DIRECTIONS
Locate the lines of the listing below that hold "bodies", then copy each of them.

DATA LINES
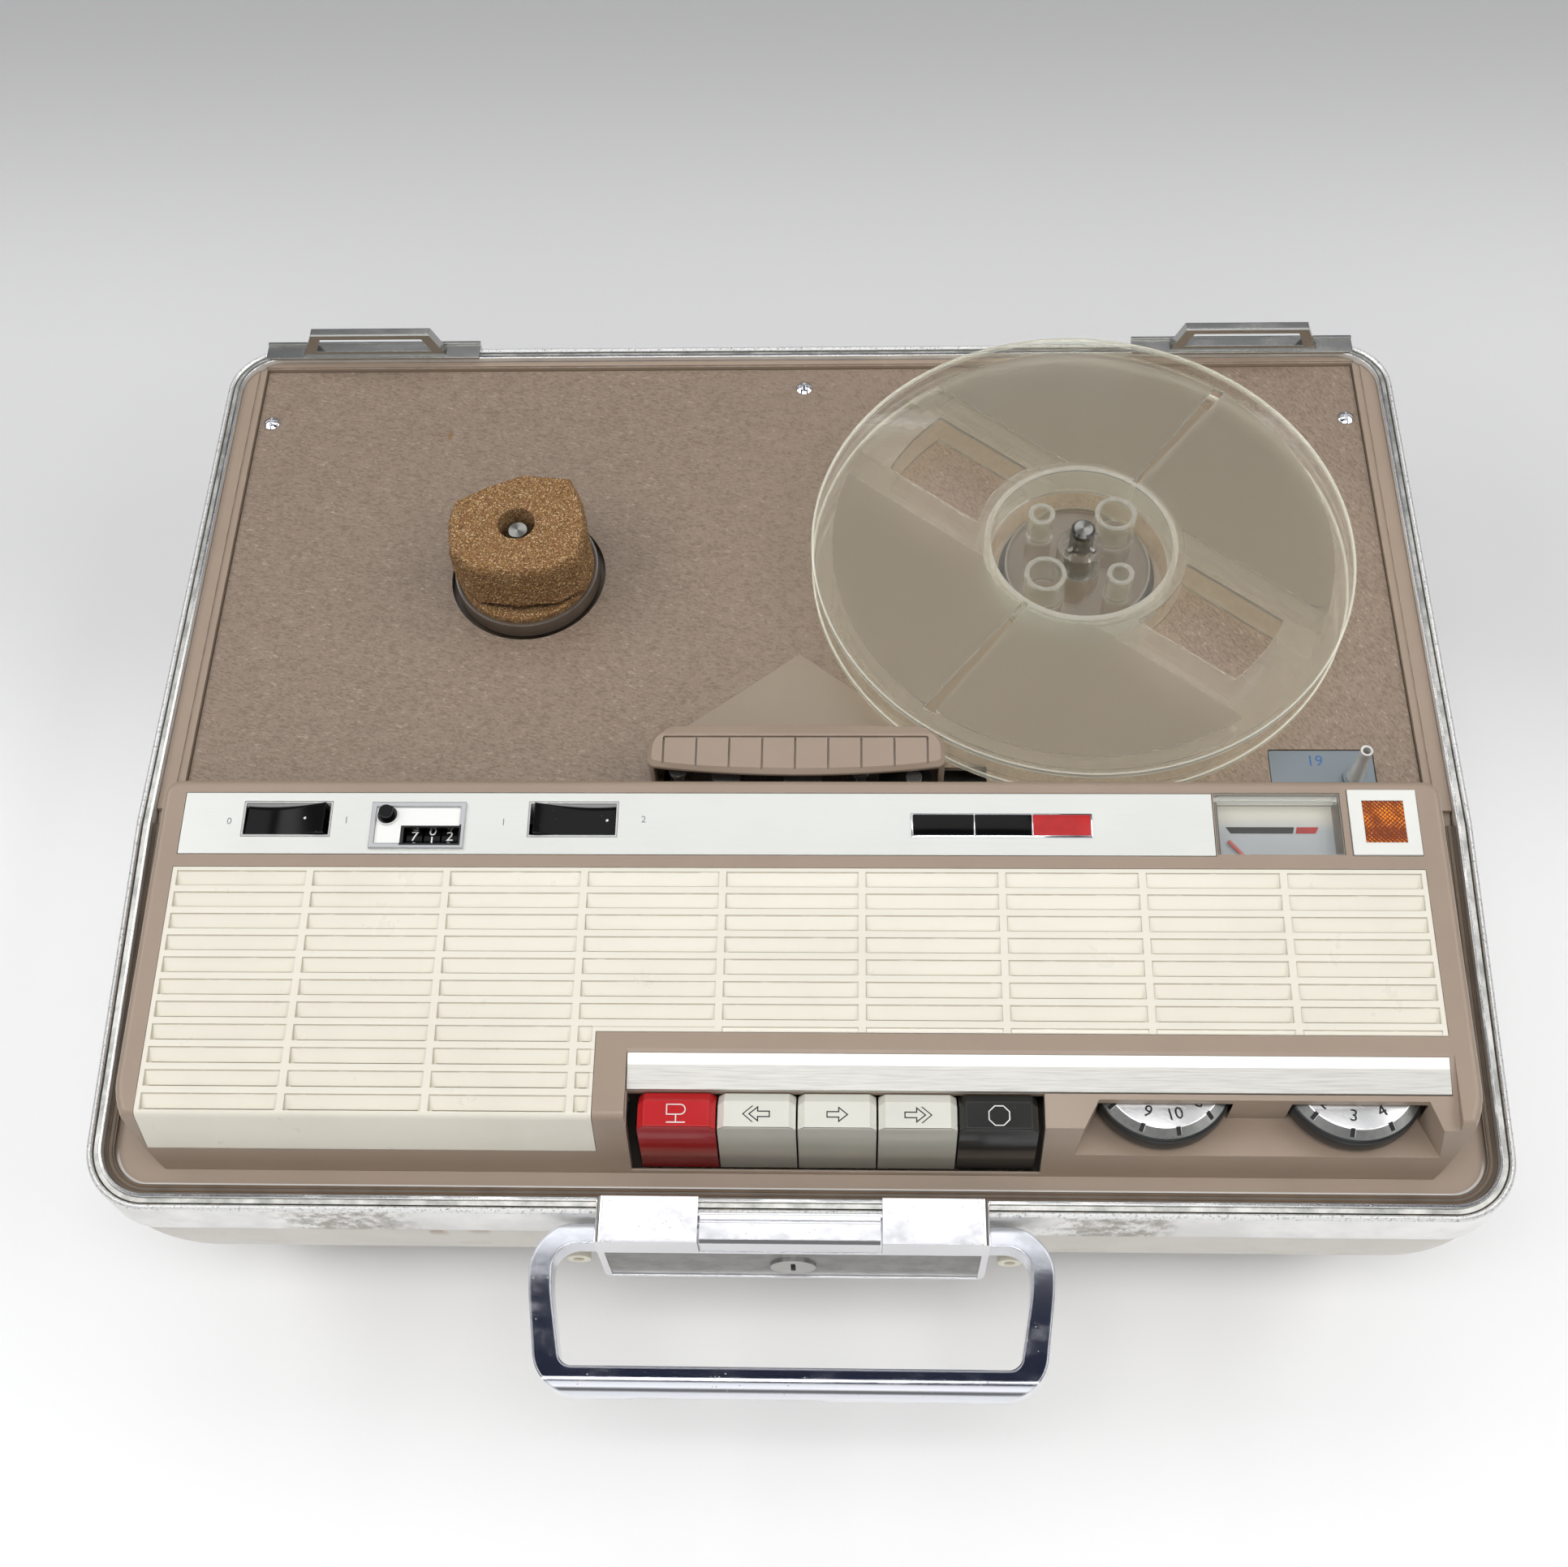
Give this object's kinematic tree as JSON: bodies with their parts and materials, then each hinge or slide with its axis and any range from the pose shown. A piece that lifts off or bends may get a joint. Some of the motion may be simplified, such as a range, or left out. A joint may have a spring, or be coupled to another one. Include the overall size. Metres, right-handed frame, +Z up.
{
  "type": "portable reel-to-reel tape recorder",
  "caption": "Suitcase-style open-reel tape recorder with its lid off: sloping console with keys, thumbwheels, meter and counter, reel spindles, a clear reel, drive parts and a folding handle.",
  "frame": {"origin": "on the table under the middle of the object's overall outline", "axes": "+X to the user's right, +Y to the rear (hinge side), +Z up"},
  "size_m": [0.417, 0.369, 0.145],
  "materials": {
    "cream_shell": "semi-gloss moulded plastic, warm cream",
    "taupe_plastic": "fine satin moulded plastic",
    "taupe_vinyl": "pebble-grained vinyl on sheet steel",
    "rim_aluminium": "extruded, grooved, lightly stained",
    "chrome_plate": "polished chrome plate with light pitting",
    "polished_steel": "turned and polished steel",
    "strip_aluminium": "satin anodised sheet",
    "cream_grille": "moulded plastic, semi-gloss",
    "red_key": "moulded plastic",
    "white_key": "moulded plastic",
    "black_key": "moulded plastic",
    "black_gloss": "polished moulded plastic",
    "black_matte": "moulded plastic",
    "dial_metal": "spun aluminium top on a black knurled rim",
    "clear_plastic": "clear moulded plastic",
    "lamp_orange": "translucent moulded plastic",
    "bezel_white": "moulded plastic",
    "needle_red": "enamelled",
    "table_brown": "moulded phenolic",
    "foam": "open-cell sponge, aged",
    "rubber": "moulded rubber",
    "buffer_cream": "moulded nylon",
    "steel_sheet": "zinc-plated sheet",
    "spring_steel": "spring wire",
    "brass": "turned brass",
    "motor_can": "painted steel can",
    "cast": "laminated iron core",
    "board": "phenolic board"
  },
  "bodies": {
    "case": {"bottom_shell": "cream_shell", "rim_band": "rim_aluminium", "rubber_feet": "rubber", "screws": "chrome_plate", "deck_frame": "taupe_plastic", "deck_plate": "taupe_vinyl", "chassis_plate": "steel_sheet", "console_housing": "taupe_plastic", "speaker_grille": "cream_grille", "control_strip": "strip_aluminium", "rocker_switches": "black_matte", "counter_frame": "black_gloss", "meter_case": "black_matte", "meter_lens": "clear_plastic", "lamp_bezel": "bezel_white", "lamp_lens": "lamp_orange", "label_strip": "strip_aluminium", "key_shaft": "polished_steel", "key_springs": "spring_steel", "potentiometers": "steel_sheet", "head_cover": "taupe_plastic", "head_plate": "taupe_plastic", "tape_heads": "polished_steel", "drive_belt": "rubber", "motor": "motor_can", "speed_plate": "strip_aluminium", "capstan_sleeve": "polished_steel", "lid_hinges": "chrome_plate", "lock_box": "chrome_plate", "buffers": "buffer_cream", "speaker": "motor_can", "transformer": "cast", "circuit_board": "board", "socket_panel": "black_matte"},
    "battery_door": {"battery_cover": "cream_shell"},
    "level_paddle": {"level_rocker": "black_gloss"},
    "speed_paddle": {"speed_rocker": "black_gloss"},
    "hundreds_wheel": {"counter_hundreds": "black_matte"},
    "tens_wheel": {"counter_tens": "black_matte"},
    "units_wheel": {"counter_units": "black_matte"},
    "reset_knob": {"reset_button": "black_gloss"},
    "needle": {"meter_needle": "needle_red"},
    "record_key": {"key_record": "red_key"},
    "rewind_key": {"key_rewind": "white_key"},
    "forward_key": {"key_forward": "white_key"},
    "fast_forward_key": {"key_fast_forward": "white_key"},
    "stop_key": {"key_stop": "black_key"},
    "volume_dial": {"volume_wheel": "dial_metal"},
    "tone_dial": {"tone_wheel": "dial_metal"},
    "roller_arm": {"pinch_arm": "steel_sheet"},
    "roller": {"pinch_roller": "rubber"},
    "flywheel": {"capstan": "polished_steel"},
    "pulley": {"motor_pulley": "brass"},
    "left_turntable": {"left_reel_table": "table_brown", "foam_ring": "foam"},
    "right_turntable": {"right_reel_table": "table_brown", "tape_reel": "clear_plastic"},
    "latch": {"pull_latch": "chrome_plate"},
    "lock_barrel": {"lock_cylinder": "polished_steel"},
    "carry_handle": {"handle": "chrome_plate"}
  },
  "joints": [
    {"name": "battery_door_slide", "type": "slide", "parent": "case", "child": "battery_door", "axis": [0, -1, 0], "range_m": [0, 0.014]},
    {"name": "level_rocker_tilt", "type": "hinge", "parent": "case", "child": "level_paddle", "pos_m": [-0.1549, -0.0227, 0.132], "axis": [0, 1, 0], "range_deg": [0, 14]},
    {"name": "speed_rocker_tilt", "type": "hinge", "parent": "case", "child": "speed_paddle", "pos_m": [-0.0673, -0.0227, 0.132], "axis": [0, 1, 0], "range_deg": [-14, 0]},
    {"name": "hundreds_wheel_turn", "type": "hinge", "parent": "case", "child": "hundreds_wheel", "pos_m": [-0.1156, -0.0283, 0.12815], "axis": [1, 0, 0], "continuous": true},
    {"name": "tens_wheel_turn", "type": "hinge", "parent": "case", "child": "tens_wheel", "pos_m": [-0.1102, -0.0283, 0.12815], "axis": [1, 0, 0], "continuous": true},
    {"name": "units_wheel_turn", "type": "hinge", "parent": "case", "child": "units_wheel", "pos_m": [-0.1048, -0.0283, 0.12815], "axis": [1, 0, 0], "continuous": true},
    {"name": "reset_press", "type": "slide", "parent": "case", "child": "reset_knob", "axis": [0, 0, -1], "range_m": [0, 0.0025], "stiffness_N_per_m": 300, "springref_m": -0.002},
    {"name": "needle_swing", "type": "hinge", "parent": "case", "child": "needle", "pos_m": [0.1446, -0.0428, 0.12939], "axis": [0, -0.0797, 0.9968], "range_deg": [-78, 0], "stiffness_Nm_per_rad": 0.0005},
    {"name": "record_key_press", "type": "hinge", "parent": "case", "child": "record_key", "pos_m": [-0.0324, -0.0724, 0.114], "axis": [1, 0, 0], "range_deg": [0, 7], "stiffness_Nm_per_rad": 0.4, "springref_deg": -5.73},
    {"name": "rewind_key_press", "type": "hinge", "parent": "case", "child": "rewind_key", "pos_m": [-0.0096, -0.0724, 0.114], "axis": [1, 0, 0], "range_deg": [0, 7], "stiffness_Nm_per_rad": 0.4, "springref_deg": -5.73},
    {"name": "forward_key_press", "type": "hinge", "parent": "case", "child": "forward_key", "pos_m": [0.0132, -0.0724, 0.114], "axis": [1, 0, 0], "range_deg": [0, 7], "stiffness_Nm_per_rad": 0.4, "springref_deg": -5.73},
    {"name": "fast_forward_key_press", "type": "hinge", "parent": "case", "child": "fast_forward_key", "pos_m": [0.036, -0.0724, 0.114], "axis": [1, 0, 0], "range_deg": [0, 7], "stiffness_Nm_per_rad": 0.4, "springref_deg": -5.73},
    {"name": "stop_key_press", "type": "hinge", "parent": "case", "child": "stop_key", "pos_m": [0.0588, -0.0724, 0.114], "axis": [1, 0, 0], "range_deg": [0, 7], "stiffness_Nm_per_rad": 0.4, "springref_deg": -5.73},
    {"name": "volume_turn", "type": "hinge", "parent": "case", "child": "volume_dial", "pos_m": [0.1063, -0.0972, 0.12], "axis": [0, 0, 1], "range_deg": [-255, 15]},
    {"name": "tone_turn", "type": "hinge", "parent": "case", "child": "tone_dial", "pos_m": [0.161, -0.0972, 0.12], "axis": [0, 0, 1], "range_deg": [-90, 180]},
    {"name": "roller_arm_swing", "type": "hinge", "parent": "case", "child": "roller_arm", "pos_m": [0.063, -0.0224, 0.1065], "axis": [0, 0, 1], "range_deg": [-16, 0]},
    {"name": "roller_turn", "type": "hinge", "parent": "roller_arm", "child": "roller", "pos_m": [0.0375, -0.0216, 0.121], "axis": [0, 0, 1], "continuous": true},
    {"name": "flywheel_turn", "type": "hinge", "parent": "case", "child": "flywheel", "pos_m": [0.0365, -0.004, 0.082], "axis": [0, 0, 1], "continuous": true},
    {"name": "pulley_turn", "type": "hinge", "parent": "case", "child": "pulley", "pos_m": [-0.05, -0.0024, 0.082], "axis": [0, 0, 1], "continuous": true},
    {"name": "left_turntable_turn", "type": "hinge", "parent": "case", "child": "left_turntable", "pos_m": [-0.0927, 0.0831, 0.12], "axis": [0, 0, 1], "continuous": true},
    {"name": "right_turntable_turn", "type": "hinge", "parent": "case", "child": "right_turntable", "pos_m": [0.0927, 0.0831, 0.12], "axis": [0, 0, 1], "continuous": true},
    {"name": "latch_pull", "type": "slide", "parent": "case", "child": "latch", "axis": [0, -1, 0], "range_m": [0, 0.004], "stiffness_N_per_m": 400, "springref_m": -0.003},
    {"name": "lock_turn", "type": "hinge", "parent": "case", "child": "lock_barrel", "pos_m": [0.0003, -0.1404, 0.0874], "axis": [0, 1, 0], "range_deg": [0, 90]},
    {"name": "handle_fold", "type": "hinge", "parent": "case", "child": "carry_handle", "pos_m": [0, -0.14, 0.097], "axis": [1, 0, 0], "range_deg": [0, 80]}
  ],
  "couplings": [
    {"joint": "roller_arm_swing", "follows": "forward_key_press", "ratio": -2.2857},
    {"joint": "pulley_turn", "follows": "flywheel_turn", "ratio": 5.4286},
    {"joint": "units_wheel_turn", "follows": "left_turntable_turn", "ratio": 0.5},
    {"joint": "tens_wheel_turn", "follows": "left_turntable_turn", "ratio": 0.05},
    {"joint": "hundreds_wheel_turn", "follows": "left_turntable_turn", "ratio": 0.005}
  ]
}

RESPONSE
Give this object's kinematic tree as JSON: bodies with their parts and materials, then each hinge or slide with its axis and any range from the pose shown. A piece that lifts off or bends may get a joint. Some of the motion may be simplified, such as a range, or left out. A joint may have a spring, or be coupled to another one. Include the overall size. Metres, right-handed frame, +Z up.
  "bodies": {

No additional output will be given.